Confirmed on my Windows build:

> ?sqrt(3.85)
2.0063
> _

Not sure about other platforms.

Wonder if it's a lua-based sqrt() implementation and thus suffers from doing its work in fixed-point. That would be... a strange choice. I'd have expected sqrt() just to convert the result of the C lib version.

@zep?


Just noticed there's a discontinuity at 0.25 as well:

> ?sqrt(0.24)
0.4899
> ?sqrt(0.25)
0.5
> ?sqrt(0.26)
0.4987
> _

If anything, it's like the entire range of 0.25..2.0 is shifted up on the graph.


Just noticed there's a discontinuity at 0.25 as well:

> ?sqrt(0.24)
0.4899
> ?sqrt(0.25)
0.5
> ?sqrt(0.26)
0.4987
> _

Edit: Another at 9... maybe it's some kind of piecewise solution that's not calculating very well with fixed-point, so the endpoints of each section aren't matching up as they should.

Edit 2: Yeah, another at 16. Looks like it's in sections located between the squares of certain numbers, like 0.5, 1, 2, 3, 4, etc.


1

Sometimes I get too involved in very mundane subjects and spend way too much time writing code no one really wants.

Cart #49227 | 2018-02-12 | Code ▽ | Embed ▽ | License: CC4-BY-NC-SA
1

The numbers are the left and right side x,y values, in hex.

Noteable (hex) values of X:
00.40 (1/4)
04.00
09.00
10.00 (16)
19.00 (25)
24.00 (36)


ok that is too cool!


You're such a nerd, Felice. :) Don't ever change. lol


You say that as if I could. ;D


@zep

I discovered tonight that not only are there discontinuities, but at the two smallest values, the results are impossibly, code-breakingly wrong, not just in terms of precision or accuracy:

sqrt(0x0000.0002) == -0x0000.0004

You should never get a negative number from sqrt(). Inaccuracy will cause anomalies, but negative roots will break things.

This value should have been 0x0000.016A.

sqrt(0x0000.0001) == 0x0000.0000

0 can't be the square root of anything other than 0.

This value should have been 0x0000.0100, which is the exact square root of 0x0000.0001.

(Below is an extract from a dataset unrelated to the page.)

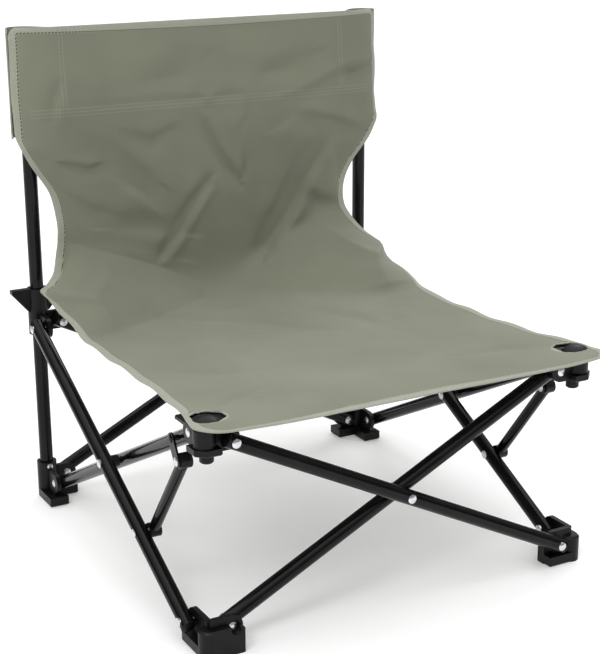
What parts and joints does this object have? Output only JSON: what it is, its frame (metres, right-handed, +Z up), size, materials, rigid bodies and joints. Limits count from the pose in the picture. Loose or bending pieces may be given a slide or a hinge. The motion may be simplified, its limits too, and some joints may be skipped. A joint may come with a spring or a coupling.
{
  "type": "folding camp chair",
  "caption": "Low folding camp chair: crossed black tubes with moulded hubs and sliding rear corners, and an olive canvas sling for seat and back.",
  "frame": {"origin": "on the floor under the middle of the chair's bounding box", "axes": "+Z up, the chair faces -Y, +X is the right-hand side seen from the front"},
  "size_m": [0.572, 0.5802, 0.64],
  "materials": {
    "black_tube": "satin black powder coat",
    "black_steel": "satin black paint",
    "black_plastic": "fine grained moulded nylon",
    "rivet_steel": "bright zinc plated",
    "canvas": "plain weave olive canvas"
  },
  "bodies": {
    "left_post": {"foot_rear_left": "black_plastic", "post_left": "black_tube", "post_cap_left": "black_plastic", "post_rivet_left": "rivet_steel", "back_sleeve_left": "canvas", "back_panel": "canvas"},
    "right_post": {"foot_rear_right": "black_plastic", "post_right": "black_tube", "post_cap_right": "black_plastic", "post_rivet_right": "rivet_steel", "back_sleeve_right": "canvas"},
    "seat_front": {"seat_front": "canvas"},
    "seat_rear": {"seat_rear": "canvas"},
    "tube_front_a": {"tube_front_a": "black_tube", "plugs_front_a": "black_plastic", "rivets_front_a": "rivet_steel", "spacer_front": "black_plastic"},
    "tube_front_b": {"tube_front_b": "black_tube", "plugs_front_b": "black_plastic", "rivets_front_b": "rivet_steel"},
    "tube_right_b": {"tube_right_b": "black_tube", "plugs_right_b": "black_plastic", "rivets_right_b": "rivet_steel", "spacer_right": "black_plastic", "latch_plate_right": "black_steel"},
    "tube_right_a": {"tube_right_a": "black_tube", "plugs_right_a": "black_plastic", "rivets_right_a": "rivet_steel"},
    "tube_rear_a": {"tube_rear_a": "black_tube", "plugs_rear_a": "black_plastic", "rivets_rear_a": "rivet_steel", "spacer_rear": "black_plastic"},
    "tube_rear_b": {"tube_rear_b": "black_tube", "plugs_rear_b": "black_plastic", "rivets_rear_b": "rivet_steel"},
    "tube_left_a": {"tube_left_a": "black_tube", "plugs_left_a": "black_plastic", "rivets_left_a": "rivet_steel", "spacer_left": "black_plastic"},
    "tube_left_b": {"tube_left_b": "black_tube", "plugs_left_b": "black_plastic", "rivets_left_b": "rivet_steel", "latch_plate_left": "black_steel"},
    "foot_front_left": {"foot_front_left": "black_plastic"},
    "hub_front_left": {"hub_front_left": "black_plastic", "hub_cap_left": "black_plastic", "seat_nose": "canvas"},
    "slider_left": {"slider_left": "black_plastic"},
    "brace_left": {"brace_left": "black_tube", "brace_eyes_left": "black_plastic", "brace_pins_left": "rivet_steel"},
    "foot_front_right": {"foot_front_right": "black_plastic"},
    "hub_front_right": {"hub_front_right": "black_plastic", "hub_cap_right": "black_plastic"},
    "slider_right": {"slider_right": "black_plastic"},
    "brace_right": {"brace_right": "black_tube", "brace_eyes_right": "black_plastic", "brace_pins_right": "rivet_steel"}
  },
  "joints": [
    {"name": "fold", "type": "hinge", "parent": "left_post", "child": "tube_left_b", "pos_m": [-0.25, 0.2324, 0.03], "axis": [-1, 0, 0], "range_deg": [0, 58.5], "deforming": ["back_panel", "seat_front", "seat_rear", "seat_nose", "back_sleeve_left", "back_sleeve_right"]},
    {"name": "left_b_to_hub", "type": "hinge", "parent": "tube_left_b", "child": "hub_front_left", "pos_m": [-0.25, -0.2126, 0.252], "axis": [-1, 0, 0], "range_deg": [-58.6, 0]},
    {"name": "left_crossing", "type": "hinge", "parent": "tube_left_b", "child": "tube_left_a", "pos_m": [-0.25, 0.0099, 0.141], "axis": [-1, 0, 0], "range_deg": [-117.1, 0]},
    {"name": "left_a_to_foot", "type": "hinge", "parent": "tube_left_a", "child": "foot_front_left", "pos_m": [-0.25, -0.2126, 0.03], "axis": [-1, 0, 0], "range_deg": [0, 58.6]},
    {"name": "left_a_to_slider", "type": "hinge", "parent": "tube_left_a", "child": "slider_left", "pos_m": [-0.25, 0.2324, 0.252], "axis": [-1, 0, 0], "range_deg": [0, 58.6]},
    {"name": "left_brace", "type": "hinge", "parent": "tube_left_a", "child": "brace_left", "pos_m": [-0.25, -0.09278, 0.08977], "axis": [-1, 0, 0], "range_deg": [0, 90.4]},
    {"name": "rear_a_to_foot", "type": "hinge", "parent": "left_post", "child": "tube_rear_a", "pos_m": [-0.2225, 0.2669, 0.03], "axis": [0, -1, 0], "range_deg": [0, 58.6]},
    {"name": "rear_crossing", "type": "hinge", "parent": "tube_rear_a", "child": "tube_rear_b", "pos_m": [0, 0.2669, 0.141], "axis": [0, -1, 0], "range_deg": [-117.1, 0]},
    {"name": "rear_b_to_post", "type": "hinge", "parent": "tube_rear_b", "child": "right_post", "pos_m": [0.2225, 0.2669, 0.03], "axis": [0, -1, 0], "range_deg": [0, 58.6]},
    {"name": "rear_a_to_slider", "type": "hinge", "parent": "tube_rear_a", "child": "slider_right", "pos_m": [0.2225, 0.2669, 0.252], "axis": [0, -1, 0], "range_deg": [-58.6, 0]},
    {"name": "right_b_to_foot", "type": "hinge", "parent": "right_post", "child": "tube_right_b", "pos_m": [0.25, 0.2324, 0.03], "axis": [-1, 0, 0], "range_deg": [0, 58.6]},
    {"name": "right_b_to_hub", "type": "hinge", "parent": "tube_right_b", "child": "hub_front_right", "pos_m": [0.25, -0.2126, 0.252], "axis": [-1, 0, 0], "range_deg": [-58.6, 0]},
    {"name": "right_crossing", "type": "hinge", "parent": "tube_right_b", "child": "tube_right_a", "pos_m": [0.25, 0.0099, 0.141], "axis": [-1, 0, 0], "range_deg": [-117.1, 0]},
    {"name": "right_a_to_foot", "type": "hinge", "parent": "tube_right_a", "child": "foot_front_right", "pos_m": [0.25, -0.2126, 0.03], "axis": [-1, 0, 0], "range_deg": [0, 58.6]},
    {"name": "right_brace", "type": "hinge", "parent": "tube_right_a", "child": "brace_right", "pos_m": [0.25, -0.09278, 0.08977], "axis": [-1, 0, 0], "range_deg": [0, 90.4]},
    {"name": "front_a_to_hub", "type": "hinge", "parent": "hub_front_left", "child": "tube_front_a", "pos_m": [-0.2225, -0.2471, 0.252], "axis": [0, -1, 0], "range_deg": [-58.6, 0]},
    {"name": "front_crossing", "type": "hinge", "parent": "tube_front_a", "child": "tube_front_b", "pos_m": [0, -0.2471, 0.141], "axis": [0, -1, 0], "range_deg": [0, 117.1]},
    {"name": "seat_front_drop", "type": "hinge", "parent": "hub_front_left", "child": "seat_front", "pos_m": [-0.25, -0.2171, 0.2745], "axis": [-1, 0, 0], "range_deg": [0, 85.2]},
    {"name": "seat_rear_drop", "type": "hinge", "parent": "left_post", "child": "seat_rear", "pos_m": [-0.25, 0.2279, 0.2745], "axis": [-1, 0, 0], "range_deg": [-85.2, 0]}
  ],
  "couplings": [
    {"joint": "left_b_to_hub", "follows": "fold", "ratio": -1},
    {"joint": "left_crossing", "follows": "fold", "ratio": -2},
    {"joint": "left_a_to_foot", "follows": "fold", "ratio": 1},
    {"joint": "left_a_to_slider", "follows": "fold", "ratio": 1},
    {"joint": "left_brace", "follows": "fold", "ratio": 1.5428},
    {"joint": "rear_a_to_foot", "follows": "fold", "ratio": 1},
    {"joint": "rear_crossing", "follows": "fold", "ratio": -2},
    {"joint": "rear_b_to_post", "follows": "fold", "ratio": 1},
    {"joint": "rear_a_to_slider", "follows": "fold", "ratio": -1},
    {"joint": "right_b_to_foot", "follows": "fold", "ratio": 1},
    {"joint": "right_b_to_hub", "follows": "fold", "ratio": -1},
    {"joint": "right_crossing", "follows": "fold", "ratio": -2},
    {"joint": "right_a_to_foot", "follows": "fold", "ratio": 1},
    {"joint": "right_brace", "follows": "fold", "ratio": 1.5428},
    {"joint": "front_a_to_hub", "follows": "fold", "ratio": -1},
    {"joint": "front_crossing", "follows": "fold", "ratio": 2},
    {"joint": "seat_front_drop", "follows": "fold", "ratio": 1.453},
    {"joint": "seat_rear_drop", "follows": "fold", "ratio": -1.453}
  ]
}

I've noticed that doing v^0.5 (which is another way to write √v in lua) produces exactly the same bugs as sqrt(v), so I'm assuming sqrt() simply returns v^0.5 and thus the bug is in the internal pow(b,e) function.

I'm sure you have all kinds of stuff torn apart and in progress, but is there any chance you could go to your archives, pull out the source for 0.1.11g, and do a hotfix for this? This keeps cropping up as a problem, at least for me. Usually it's just the discontinuitities, but tonight I chased a bug for an hour before I realized I couldn't assume sqrt() only returned positive numbers.


It gets worse. It's not just SQRT that's giving problems. The common solution for something like this would be to exponent a fraction.

cls()
for x=1,128 do
  y=(x/16)^.5
  pset(x-1, 127-y*32, 7)
end

This, too, does not work. :( So it's widespread, not just the SQRT command itself but the whole numbering system.